While the brands in question test the limitations of coffee within the framework of value and accessibility, some microroasters and independent cafes question the viability of such an endeavor. "We see it mostly on social media," says Peet's CEO Dave Burwick. "People think, ‘Intelligentsia will be dumbed down.' That couldn't be further from the truth; it would the stupidest thing we could ever do... We're just giving them a bigger stage to play on." The Peet's team also argues that it will only provide a stepping stone for consumers. "I think it could create a broader market, where someone's interaction with the kind of coffee we are doing — whether at our shop or on the shelf at Whole Foods — is going to keep getting better," Zell says. "People are going to see that at the upper end of the category: The coffee is worth it, and if anything, it creates a wider, more receptive audience." Zell goes on to cite Patagonia as company that has seen expansion in both quality and value correlative to growth.

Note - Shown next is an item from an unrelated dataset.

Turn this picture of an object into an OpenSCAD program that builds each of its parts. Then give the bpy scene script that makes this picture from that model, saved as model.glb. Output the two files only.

SCAA boss Rhinehart points to the new development as both a sign of the healthy market and a chance for microroasters to distinguish themselves. "I would say to smaller roasters that this is a good opportunity for them to shine, focusing on their own sourcing and delivery of exceptional roasted coffee and beverages in their local markets," says Rinehart. "I think that craft coffee enthusiasts will have more opportunities to find these brands [Intelligentsia and Stumptown] locally, and continue to have many great independent roasters to choose from, as well."